In [1]:
import torch
from torch import nn, optim
import torch.nn.functional as F
from torchvision import datasets, transforms
from torch.utils.data import random_split, Subset, DataLoader
from datetime import datetime
import numpy as np



# Getting the same results with train and train_manual_update
- Write torch.manual_seed(42) at the beginning of your notebook.
- Write torch.set_default_dtype(torch.double) at the beginning of your notebook to alleviate precision errors

In [2]:
torch.manual_seed(42)
torch.set_default_dtype(torch.double)
# Set device for the training
device = (torch.device('cuda') if torch.cuda.is_available() else torch.device('cpu'))
print(f"Using device: {device}")

Using device: cuda


In [3]:
class TransformedSubset(torch.utils.data.Dataset):
    def __init__(self, subset, target_transform=None):
        self.subset = subset
        self.target_transform = target_transform

    def __getitem__(self, index):
        x, y = self.subset[index]
        if self.target_transform is not None:
            y = self.target_transform(y)
        return x, y
    
    def __len__(self):  # For geetting define length
        return len(self.subset)

# Tasks
Load, analyse and preprocess the CIFAR-10 dataset.

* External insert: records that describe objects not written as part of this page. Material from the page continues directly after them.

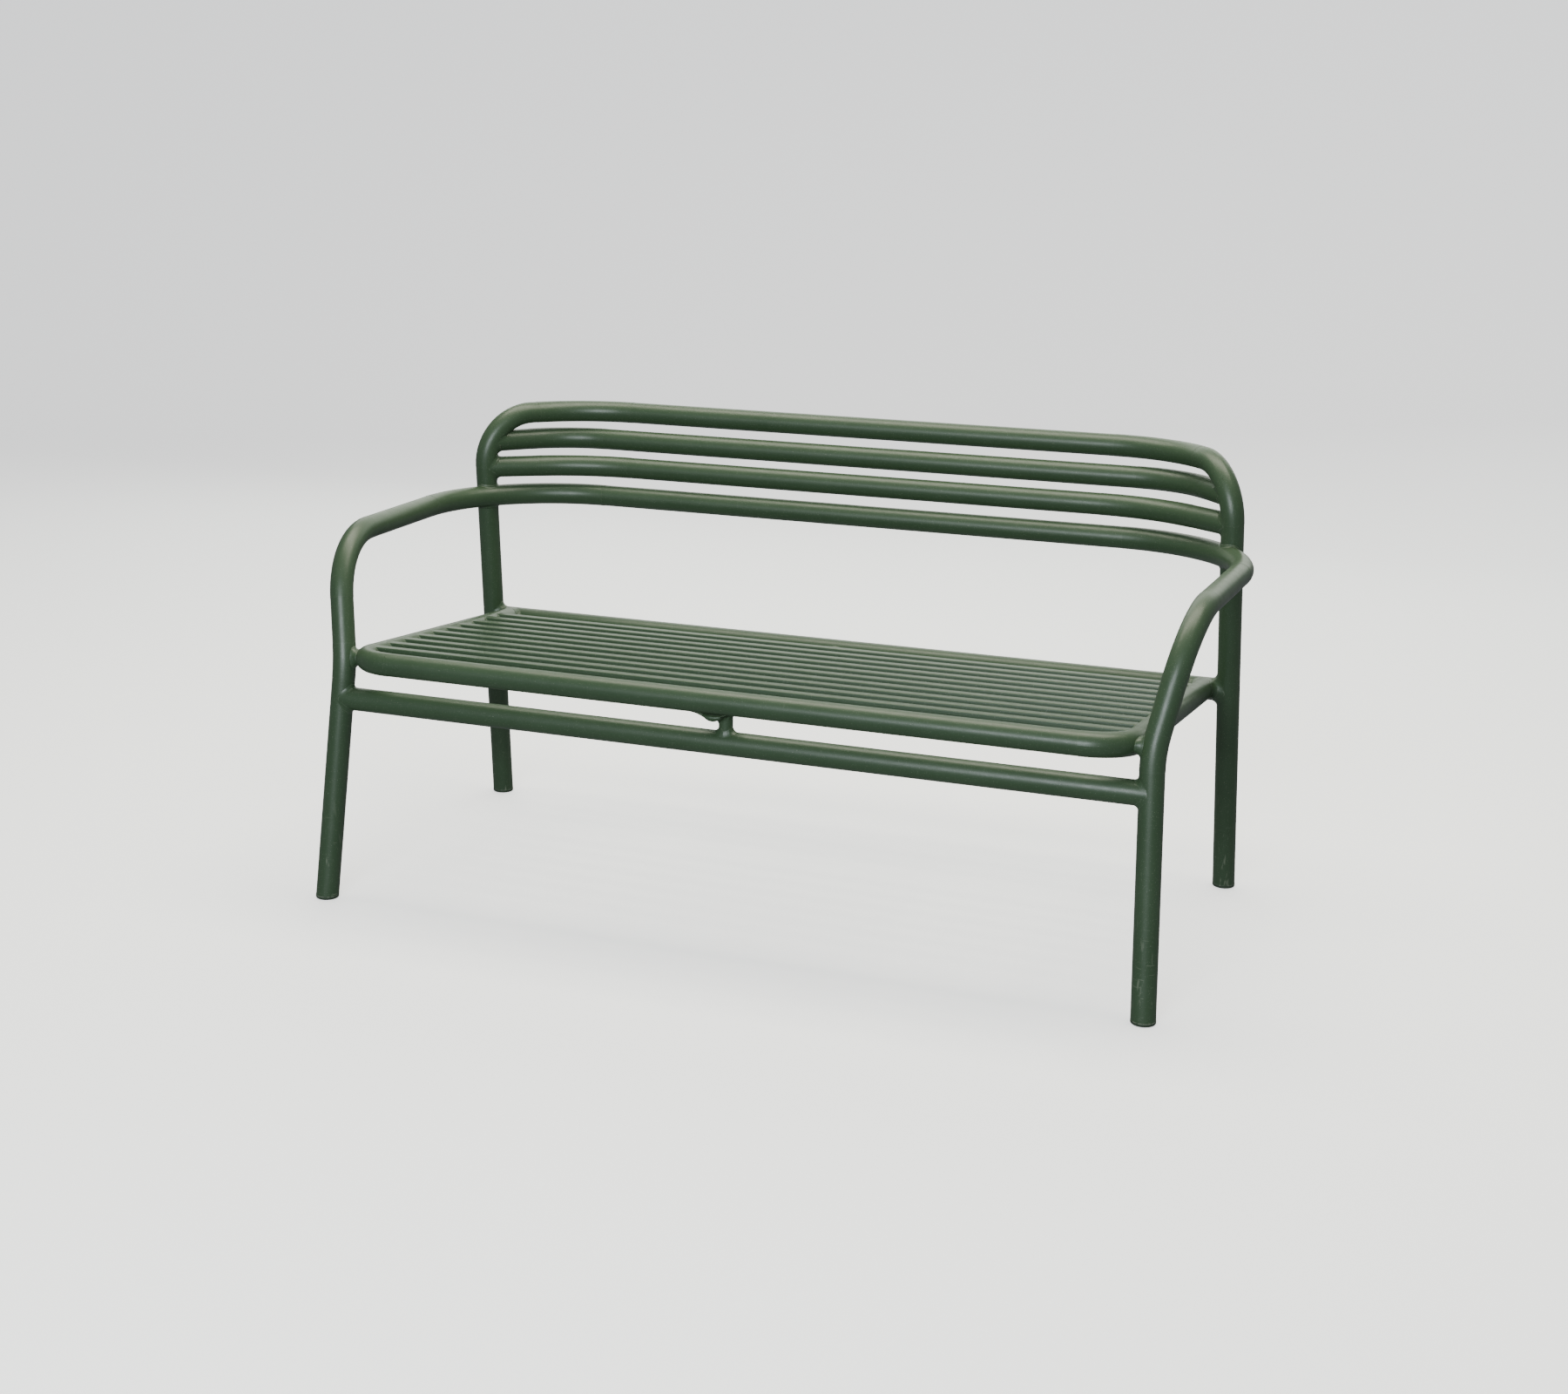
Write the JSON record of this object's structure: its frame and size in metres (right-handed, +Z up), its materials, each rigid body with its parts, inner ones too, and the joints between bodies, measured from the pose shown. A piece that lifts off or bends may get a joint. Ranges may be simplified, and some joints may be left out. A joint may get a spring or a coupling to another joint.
{
  "type": "bench",
  "caption": "Welded tubular metal bench with a back and arms, a slatted seat and plastic foot glides, in dark green powder coat.",
  "frame": {"origin": "on the ground below the middle of the bench, at the centre of its bounding box's base", "axes": "+X along the seat, towards the sitter's left; -Y is the front; +Z is up"},
  "size_m": [1.4626, 0.7556, 0.7555],
  "materials": {
    "green_coat": "satin",
    "glide_plastic": "matte"
  },
  "bodies": {
    "root": {"back_hoop": "green_coat", "back_slat_upper": "green_coat", "back_slat_lower": "green_coat", "arm_tube": "green_coat", "seat_frame": "green_coat", "seat_rear_rail": "green_coat", "seat_slat_1": "green_coat", "seat_slat_2": "green_coat", "seat_slat_3": "green_coat", "seat_slat_4": "green_coat", "seat_slat_5": "green_coat", "seat_slat_6": "green_coat", "seat_slat_7": "green_coat", "seat_slat_8": "green_coat", "seat_slat_9": "green_coat", "seat_slat_10": "green_coat", "seat_bearer": "green_coat", "front_stretcher": "green_coat", "centre_post": "green_coat", "foot_glide_front_left": "glide_plastic", "foot_glide_front_right": "glide_plastic", "foot_glide_rear_left": "glide_plastic", "foot_glide_rear_right": "glide_plastic"}
  },
  "joints": []
}
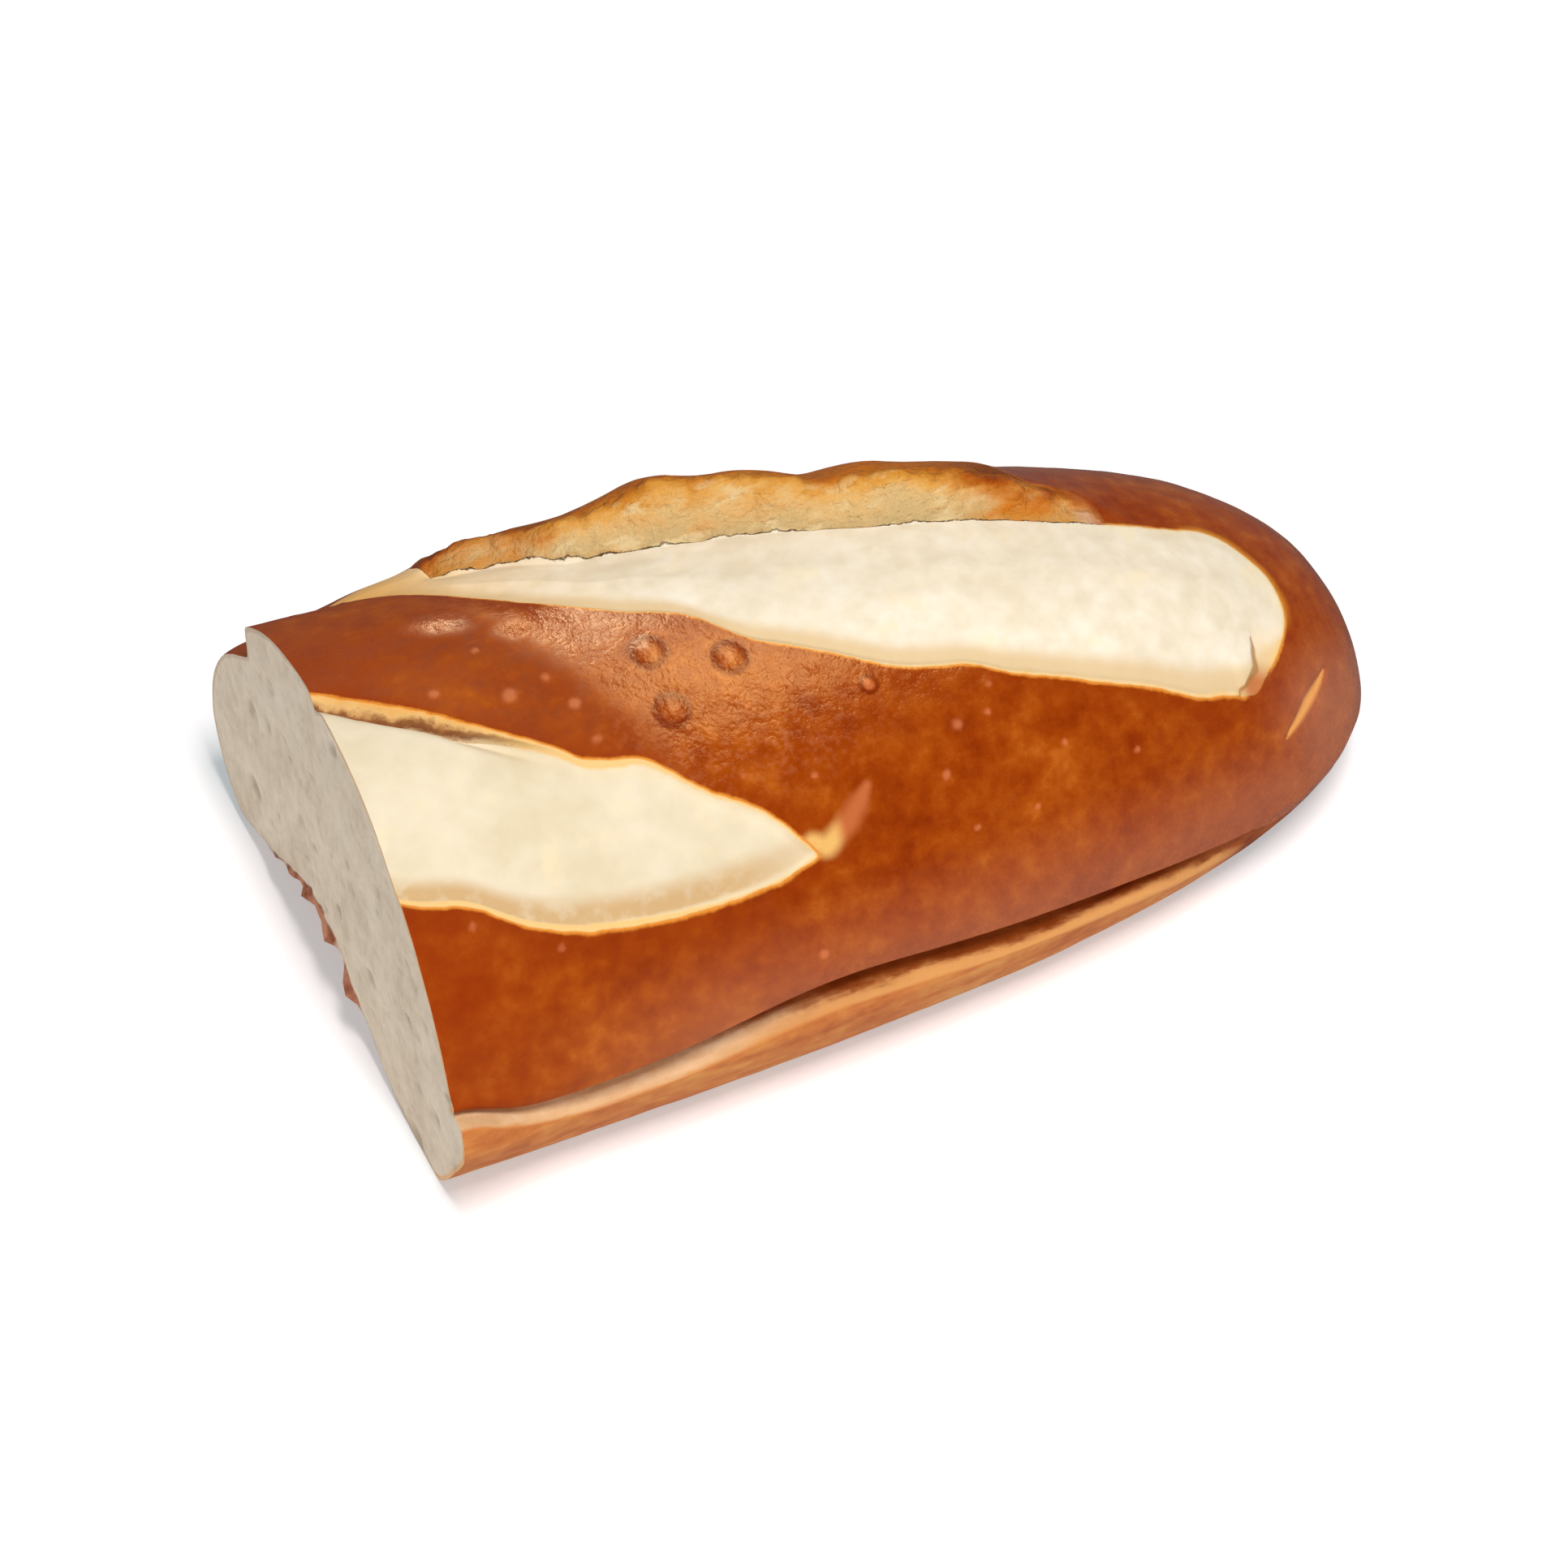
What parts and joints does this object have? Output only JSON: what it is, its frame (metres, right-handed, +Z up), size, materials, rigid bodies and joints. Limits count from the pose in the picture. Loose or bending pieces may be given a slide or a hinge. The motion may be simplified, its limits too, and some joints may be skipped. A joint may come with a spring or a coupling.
{
  "type": "halved pretzel stick roll",
  "caption": "Half of a long lye-crust pretzel roll, cut straight across: rounded end, leaf-shaped score with a torn ear, short score at the cut and a side crease.",
  "frame": {"origin": "centre of the bounding box in plan, on the surface the roll rests on", "axes": "+X from the cut face to the round end, +Z up, -Y towards the side with the crease"},
  "size_m": [0.127, 0.0776, 0.0505],
  "materials": {
    "lye_crust": "glossy chestnut-brown lye crust with pale torn scores, an orange-tan foot and a matt cream-grey crumb on the cut face"
  },
  "bodies": {
    "root": {"pretzel_roll": "lye_crust"}
  },
  "joints": []
}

Split it into 3
datasets: training, validation and test. Take a subset of these datasets
by keeping only 2 labels: cat and car

In [4]:
def load_cifar(train_val_split=0.9, data_path='./data', preprocessor=None):
    if preprocessor is None:
        preprocessor = transforms.Compose([
            transforms.Resize(16), # Resize images to 16x16
            transforms.ToTensor(), # Convert to tensor[0, 1]
            transforms.Normalize(  # Normalize to[-1, 1]
                mean=[0.5, 0.5, 0.5], 
                std=[0.5, 0.5, 0.5]
            )
        ])
    
    # Load training dataset
    train_dataset = datasets.CIFAR10(data_path, train=True, download=True, transform=preprocessor)
    car_cat_indices = [i for i, label in enumerate(train_dataset.targets) if label in (1, 3)]
    filtered_subset = Subset(train_dataset, car_cat_indices)
    filtered_train = TransformedSubset(filtered_subset, target_transform=lambda y: 0 if y == 1 else 1)
    
    # Split into training and validation
    train_size = int(len(filtered_train) * train_val_split)
    val_size = len(filtered_train) - train_size
    train_set, val_set = random_split(filtered_train, [train_size, val_size])
    
    # Load test dataset
    test_dataset = datasets.CIFAR10(data_path, train=False, download=True, transform=preprocessor)
    test_indices = [i for i, label in enumerate(test_dataset.targets) if label in (1, 3)]
    test_subset = Subset(test_dataset, test_indices)
    test_set = TransformedSubset(test_subset, target_transform=lambda y: 0 if y == 1 else 1)
    
    return train_set, val_set, test_set

# Compute accuracy
def compute_accuracy(model, loader):
    model.eval()
    correct = 0
    total = 0
    with torch.no_grad():
        for inputs, labels in loader:
            inputs, labels = inputs.to(device), labels.to(device)
            outputs = model(inputs)
            _, predicted = torch.max(outputs, 1)
            total += labels.size(0)
            correct += (predicted == labels).sum().item()
    return correct / total

Write a MyMLP class that implements a MLP in PyTorch (so only fully
connected layers) such that:
    
    - The input dimension is 768(= 16 ∗ 16 ∗ 3) and the output dimension is 2 (for the 2 classes).
    - The hidden layers have respectively 128 and 32 hidden units.
    - All activation functions are ReLU. The last layer has no activation function since the cross-entropy loss already includes a softmax activation
function.

In [5]:
class MyNet(nn.Module):
    """
    MLP with architecture: 768 -> 128 -> 32 -> 2
    Using ReLU activation functions between layers
    """
    def __init__(self):
        super().__init__()
        self.fc1 = nn.Linear(16*16*3, 128)
        self.fc2 = nn.Linear(128, 32)
        self.fc3 = nn.Linear(32, 2)
    
    def forward(self, x):
        x = x.view(x.size(0), -1)
        x = F.relu(self.fc1(x))
        x = F.relu(self.fc2(x))
        x = self.fc3(x)
        return x
    

Write a train(n_epochs, optimizer, model, loss_fn, train_loader) function that trains model for n_epochs epochs given an optimizer optimizer, a loss function loss_fn and a dataloader train_loader.

In [6]:
def train(n_epochs: int, optimizer: optim.Optimizer, model: nn.Module, loss_fn, train_loader: DataLoader):
    """
    Trains the model for n_epochs using the given optimizer and loss function.
    This function only performs training, without validation.
    """
    print(f"Trener {model.__class__.__name__} med optimizer")
    model.to(device)  # Usin model with device
    model.train()
    losses = []

    for epoch in range(n_epochs):
        for data, target in train_loader:
            data, target = data.to(device), target.to(device)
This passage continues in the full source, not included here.